"""
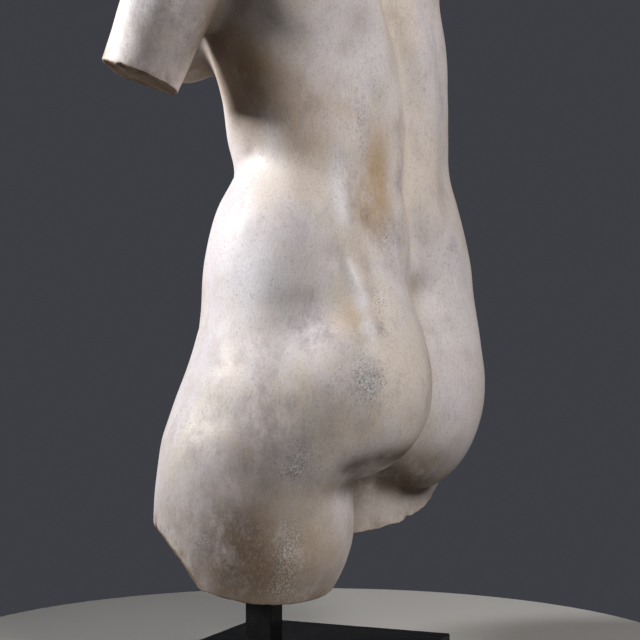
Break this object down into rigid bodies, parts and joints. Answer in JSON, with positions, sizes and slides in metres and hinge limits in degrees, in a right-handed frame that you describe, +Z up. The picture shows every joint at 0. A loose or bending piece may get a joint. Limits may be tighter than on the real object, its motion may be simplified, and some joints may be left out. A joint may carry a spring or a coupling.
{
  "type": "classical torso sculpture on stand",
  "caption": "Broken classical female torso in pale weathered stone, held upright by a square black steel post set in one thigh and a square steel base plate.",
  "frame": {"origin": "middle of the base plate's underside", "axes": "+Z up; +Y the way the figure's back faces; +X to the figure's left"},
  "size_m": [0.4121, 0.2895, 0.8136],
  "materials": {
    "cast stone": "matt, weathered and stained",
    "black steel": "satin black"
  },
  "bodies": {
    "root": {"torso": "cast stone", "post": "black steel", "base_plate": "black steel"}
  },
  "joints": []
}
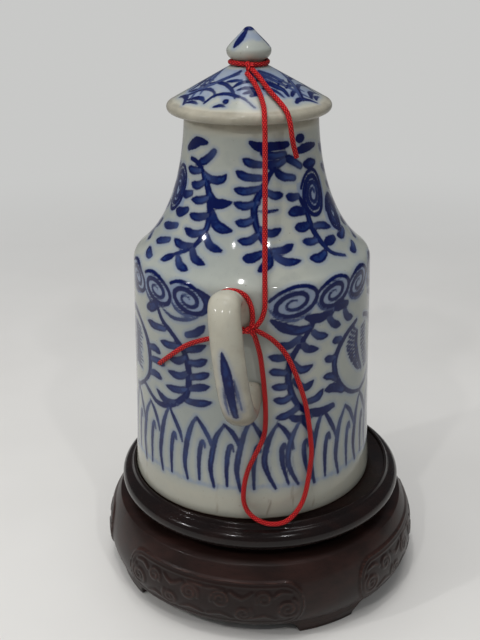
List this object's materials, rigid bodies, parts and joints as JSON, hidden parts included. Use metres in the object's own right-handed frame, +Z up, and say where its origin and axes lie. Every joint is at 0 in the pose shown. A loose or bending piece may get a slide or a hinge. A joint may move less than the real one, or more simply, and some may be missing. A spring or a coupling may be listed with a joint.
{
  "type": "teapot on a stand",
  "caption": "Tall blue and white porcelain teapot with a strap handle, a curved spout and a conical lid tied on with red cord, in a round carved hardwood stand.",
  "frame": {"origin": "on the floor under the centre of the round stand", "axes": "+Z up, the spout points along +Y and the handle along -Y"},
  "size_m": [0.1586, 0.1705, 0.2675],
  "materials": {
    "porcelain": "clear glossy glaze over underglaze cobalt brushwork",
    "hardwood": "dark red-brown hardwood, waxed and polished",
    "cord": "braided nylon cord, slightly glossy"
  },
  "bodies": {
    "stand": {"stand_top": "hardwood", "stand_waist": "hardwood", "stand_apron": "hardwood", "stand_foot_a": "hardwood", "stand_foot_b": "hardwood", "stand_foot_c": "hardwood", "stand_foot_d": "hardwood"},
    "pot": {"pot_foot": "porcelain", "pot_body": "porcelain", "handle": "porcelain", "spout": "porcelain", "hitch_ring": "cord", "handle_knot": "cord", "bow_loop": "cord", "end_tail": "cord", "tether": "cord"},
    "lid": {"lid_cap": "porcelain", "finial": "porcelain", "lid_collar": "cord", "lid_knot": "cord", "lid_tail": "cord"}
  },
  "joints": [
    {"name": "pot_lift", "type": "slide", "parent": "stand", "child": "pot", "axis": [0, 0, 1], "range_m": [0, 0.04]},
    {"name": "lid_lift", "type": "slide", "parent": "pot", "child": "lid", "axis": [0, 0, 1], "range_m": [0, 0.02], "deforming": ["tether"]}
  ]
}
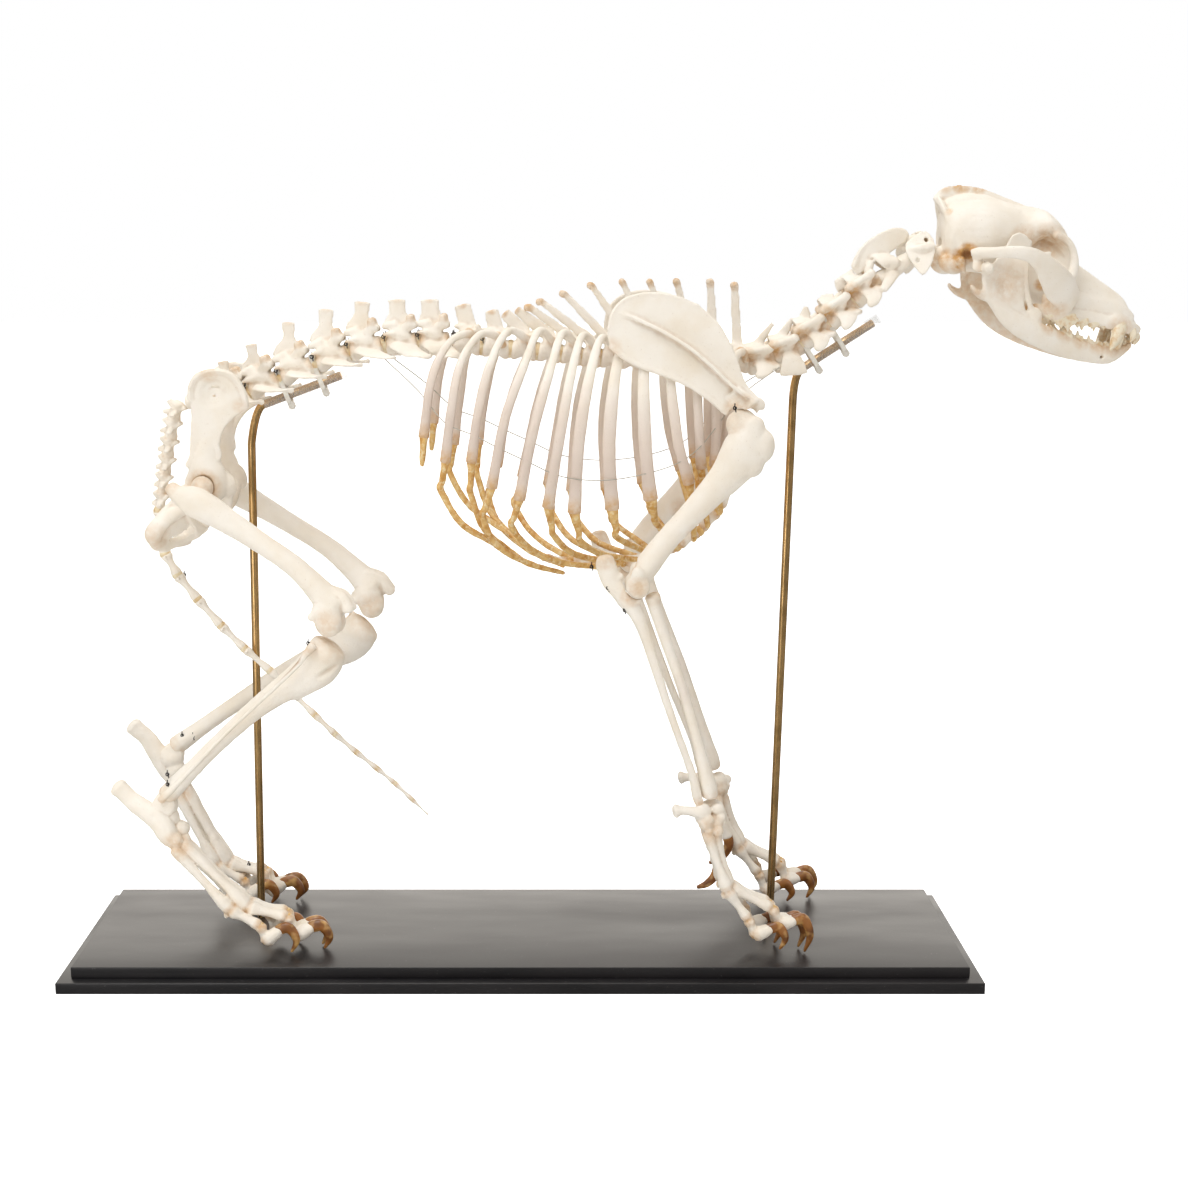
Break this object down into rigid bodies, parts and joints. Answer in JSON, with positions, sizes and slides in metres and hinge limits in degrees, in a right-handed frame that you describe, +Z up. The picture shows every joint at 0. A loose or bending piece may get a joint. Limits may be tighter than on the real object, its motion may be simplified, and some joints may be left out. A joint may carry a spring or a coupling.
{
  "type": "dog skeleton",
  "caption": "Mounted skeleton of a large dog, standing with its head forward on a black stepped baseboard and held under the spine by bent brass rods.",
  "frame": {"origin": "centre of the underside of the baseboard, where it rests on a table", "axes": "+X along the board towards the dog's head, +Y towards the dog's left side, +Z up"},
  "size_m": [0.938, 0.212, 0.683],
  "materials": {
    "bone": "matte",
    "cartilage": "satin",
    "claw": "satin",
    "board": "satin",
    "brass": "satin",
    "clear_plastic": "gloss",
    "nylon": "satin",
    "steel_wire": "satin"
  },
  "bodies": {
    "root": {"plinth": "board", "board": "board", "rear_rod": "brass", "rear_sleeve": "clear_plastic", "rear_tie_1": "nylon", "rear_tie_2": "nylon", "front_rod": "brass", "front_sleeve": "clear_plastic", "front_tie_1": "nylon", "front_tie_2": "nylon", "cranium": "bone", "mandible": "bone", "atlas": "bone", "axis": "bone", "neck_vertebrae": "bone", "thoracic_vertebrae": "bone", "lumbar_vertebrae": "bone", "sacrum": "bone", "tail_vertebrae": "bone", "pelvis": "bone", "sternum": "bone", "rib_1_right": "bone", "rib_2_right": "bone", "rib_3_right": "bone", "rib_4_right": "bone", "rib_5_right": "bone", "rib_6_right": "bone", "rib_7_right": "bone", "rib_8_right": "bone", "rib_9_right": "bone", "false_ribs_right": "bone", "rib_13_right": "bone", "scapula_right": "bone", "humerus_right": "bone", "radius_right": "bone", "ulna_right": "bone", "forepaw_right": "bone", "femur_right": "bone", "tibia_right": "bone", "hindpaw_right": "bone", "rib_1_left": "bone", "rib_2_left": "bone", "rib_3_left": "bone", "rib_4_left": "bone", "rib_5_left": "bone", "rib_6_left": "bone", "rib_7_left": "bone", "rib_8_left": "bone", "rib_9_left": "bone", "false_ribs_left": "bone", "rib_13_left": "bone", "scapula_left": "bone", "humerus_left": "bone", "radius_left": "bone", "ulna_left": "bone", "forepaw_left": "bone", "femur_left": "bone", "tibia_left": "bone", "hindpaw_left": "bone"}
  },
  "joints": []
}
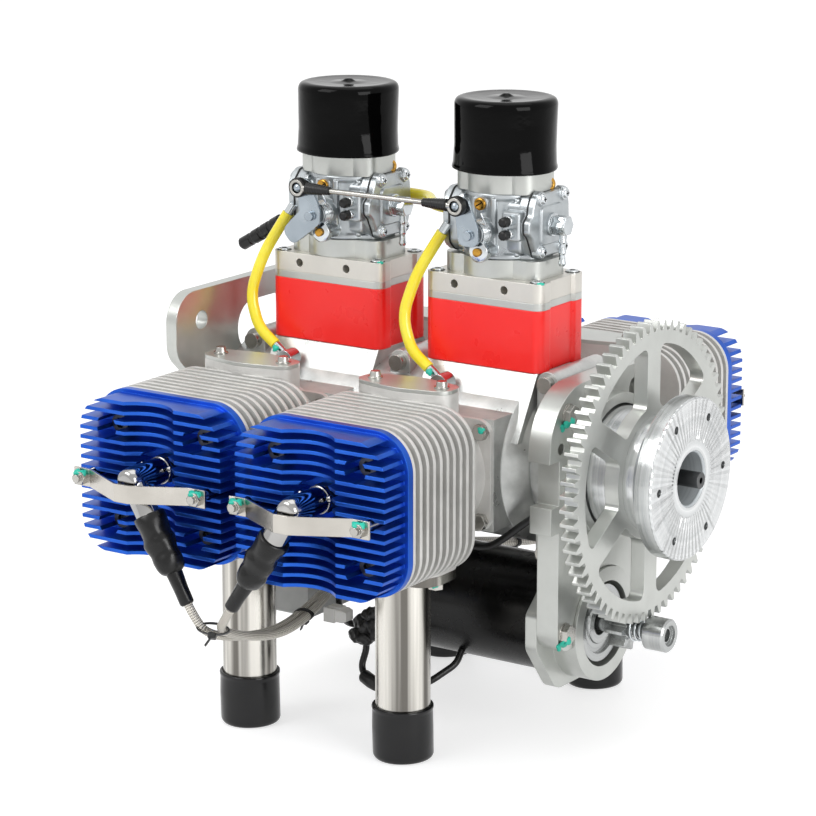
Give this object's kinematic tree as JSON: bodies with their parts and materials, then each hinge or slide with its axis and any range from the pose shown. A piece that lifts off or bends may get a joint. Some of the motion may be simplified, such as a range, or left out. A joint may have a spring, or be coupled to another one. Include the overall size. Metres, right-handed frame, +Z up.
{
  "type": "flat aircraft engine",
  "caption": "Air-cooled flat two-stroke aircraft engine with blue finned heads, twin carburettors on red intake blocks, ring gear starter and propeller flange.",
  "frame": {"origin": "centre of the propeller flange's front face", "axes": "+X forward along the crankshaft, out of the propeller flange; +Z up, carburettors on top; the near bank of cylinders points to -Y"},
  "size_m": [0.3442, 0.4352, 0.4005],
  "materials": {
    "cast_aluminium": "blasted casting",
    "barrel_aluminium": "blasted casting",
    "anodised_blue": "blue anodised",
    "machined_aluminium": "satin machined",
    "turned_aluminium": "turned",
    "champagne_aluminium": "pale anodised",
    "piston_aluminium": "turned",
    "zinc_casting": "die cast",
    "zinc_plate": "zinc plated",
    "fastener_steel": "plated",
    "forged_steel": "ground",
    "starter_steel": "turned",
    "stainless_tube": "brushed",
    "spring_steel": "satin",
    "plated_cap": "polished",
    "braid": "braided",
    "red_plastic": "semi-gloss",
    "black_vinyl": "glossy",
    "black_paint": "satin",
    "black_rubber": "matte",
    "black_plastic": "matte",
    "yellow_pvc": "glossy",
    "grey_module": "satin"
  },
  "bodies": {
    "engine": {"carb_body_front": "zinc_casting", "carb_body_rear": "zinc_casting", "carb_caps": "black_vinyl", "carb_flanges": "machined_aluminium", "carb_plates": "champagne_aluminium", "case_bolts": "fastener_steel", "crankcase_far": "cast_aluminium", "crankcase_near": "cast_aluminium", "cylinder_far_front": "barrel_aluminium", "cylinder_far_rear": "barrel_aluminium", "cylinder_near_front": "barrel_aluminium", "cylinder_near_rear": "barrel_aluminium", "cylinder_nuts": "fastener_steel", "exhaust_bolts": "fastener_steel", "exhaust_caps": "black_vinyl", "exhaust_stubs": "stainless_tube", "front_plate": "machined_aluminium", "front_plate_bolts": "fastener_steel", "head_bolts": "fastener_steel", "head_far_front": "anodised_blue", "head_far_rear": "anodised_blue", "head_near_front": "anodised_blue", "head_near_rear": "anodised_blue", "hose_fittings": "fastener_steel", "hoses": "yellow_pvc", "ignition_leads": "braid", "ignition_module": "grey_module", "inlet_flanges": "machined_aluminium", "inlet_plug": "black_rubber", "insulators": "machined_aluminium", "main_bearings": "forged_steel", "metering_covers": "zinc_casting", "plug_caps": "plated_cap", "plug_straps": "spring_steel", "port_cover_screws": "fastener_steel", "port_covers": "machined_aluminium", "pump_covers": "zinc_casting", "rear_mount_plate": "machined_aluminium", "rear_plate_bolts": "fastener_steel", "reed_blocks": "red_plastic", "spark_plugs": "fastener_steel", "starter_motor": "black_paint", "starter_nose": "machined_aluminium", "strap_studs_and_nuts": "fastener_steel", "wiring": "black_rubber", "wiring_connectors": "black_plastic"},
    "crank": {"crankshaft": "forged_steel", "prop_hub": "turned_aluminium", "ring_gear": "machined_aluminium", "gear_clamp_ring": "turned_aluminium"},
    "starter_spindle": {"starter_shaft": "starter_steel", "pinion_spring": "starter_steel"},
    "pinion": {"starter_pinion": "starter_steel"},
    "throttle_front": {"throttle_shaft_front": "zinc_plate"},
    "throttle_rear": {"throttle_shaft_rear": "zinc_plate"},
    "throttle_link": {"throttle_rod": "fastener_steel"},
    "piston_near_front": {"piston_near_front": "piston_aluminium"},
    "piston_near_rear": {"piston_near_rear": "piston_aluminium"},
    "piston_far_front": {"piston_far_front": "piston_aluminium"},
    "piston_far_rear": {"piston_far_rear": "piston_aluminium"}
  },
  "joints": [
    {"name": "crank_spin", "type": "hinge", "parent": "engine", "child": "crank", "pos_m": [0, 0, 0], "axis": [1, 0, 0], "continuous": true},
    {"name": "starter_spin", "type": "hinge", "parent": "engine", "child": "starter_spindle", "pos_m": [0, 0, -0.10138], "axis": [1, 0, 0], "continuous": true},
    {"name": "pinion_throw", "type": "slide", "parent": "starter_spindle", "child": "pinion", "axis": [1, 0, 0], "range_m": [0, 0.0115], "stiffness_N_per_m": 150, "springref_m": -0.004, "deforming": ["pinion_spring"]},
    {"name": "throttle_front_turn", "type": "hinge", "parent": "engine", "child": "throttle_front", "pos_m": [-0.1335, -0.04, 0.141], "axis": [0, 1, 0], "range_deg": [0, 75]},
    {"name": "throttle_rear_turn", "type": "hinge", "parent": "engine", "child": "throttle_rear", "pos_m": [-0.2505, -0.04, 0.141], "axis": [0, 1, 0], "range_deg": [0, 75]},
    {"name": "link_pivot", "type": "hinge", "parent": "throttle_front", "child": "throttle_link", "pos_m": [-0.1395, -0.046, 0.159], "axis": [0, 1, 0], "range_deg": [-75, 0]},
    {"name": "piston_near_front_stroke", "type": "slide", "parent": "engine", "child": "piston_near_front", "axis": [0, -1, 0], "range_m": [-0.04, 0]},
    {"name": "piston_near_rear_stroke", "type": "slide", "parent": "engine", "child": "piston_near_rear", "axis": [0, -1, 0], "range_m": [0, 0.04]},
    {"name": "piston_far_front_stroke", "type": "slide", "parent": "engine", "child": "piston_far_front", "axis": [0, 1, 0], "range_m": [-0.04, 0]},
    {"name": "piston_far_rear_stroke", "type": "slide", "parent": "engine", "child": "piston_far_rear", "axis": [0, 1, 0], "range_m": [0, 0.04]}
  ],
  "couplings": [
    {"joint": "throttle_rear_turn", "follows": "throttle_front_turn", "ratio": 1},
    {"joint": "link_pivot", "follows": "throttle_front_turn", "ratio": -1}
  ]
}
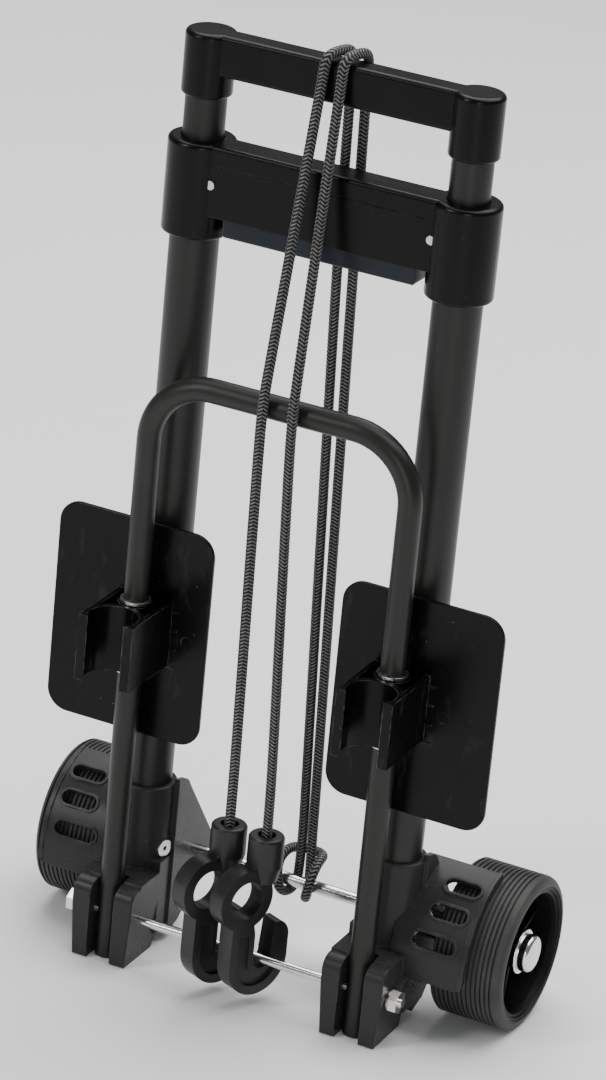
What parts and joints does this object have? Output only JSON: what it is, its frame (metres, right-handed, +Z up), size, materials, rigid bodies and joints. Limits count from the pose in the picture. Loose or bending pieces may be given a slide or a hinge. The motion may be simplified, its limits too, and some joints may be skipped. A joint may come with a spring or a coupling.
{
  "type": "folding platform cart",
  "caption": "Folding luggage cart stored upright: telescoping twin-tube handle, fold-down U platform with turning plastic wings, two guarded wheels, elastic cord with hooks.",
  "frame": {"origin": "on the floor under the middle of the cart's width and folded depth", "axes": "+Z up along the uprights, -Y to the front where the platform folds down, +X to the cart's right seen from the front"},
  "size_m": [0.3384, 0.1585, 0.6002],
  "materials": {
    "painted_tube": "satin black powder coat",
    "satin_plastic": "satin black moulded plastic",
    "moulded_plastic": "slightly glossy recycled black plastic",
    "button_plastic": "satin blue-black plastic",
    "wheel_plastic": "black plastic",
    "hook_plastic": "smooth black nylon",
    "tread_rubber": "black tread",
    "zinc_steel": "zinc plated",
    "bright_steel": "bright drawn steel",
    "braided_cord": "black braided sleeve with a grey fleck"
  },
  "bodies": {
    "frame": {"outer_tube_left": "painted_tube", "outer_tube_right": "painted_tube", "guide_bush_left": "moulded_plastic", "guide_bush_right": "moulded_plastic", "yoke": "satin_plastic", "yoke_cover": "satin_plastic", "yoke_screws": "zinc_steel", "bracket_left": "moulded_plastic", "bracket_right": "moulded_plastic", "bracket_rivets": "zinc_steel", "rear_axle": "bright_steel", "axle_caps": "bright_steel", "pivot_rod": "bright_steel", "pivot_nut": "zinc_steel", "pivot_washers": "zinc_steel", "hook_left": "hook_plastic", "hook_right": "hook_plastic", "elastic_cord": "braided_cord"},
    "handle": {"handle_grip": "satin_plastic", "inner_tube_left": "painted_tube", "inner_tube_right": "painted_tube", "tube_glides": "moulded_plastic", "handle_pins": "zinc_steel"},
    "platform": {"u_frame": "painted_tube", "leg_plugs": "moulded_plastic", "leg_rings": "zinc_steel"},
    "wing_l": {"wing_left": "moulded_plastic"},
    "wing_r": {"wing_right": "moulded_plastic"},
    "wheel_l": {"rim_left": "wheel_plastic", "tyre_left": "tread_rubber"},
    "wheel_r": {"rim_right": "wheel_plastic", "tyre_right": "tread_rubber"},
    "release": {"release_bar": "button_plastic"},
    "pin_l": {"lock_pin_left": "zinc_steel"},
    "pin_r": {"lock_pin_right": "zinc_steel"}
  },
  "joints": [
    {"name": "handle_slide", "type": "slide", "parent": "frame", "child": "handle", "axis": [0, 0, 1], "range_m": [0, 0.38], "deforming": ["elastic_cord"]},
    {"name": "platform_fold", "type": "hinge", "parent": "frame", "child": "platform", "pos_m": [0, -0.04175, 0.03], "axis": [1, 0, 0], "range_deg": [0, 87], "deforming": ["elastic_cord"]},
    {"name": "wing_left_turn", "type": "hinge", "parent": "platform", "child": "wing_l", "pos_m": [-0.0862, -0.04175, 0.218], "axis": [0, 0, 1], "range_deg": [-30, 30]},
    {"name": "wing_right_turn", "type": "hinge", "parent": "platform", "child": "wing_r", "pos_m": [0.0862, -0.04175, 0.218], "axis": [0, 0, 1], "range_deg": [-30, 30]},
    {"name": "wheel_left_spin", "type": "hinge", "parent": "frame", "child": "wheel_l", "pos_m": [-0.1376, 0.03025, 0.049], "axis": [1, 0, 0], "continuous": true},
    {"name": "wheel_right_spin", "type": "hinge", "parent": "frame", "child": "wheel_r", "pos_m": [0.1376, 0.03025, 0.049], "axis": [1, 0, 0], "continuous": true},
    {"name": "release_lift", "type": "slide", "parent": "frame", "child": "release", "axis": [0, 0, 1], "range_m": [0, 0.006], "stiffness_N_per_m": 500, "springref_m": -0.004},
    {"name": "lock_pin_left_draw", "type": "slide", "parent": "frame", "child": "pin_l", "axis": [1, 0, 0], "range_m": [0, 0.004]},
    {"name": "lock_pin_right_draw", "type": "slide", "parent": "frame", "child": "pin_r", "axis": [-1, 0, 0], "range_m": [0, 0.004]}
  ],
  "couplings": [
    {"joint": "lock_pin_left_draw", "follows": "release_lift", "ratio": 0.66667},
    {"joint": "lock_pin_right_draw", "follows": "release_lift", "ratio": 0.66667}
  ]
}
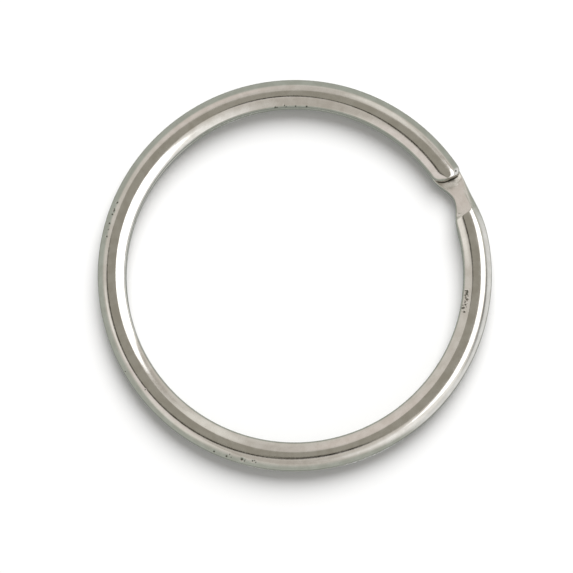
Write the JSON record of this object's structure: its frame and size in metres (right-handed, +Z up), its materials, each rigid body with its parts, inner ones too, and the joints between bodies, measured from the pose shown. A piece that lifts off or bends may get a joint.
"""
TASK: In the records above, how many lines include "pose"? Give that number and nothing more.

THE SOLUTION: 4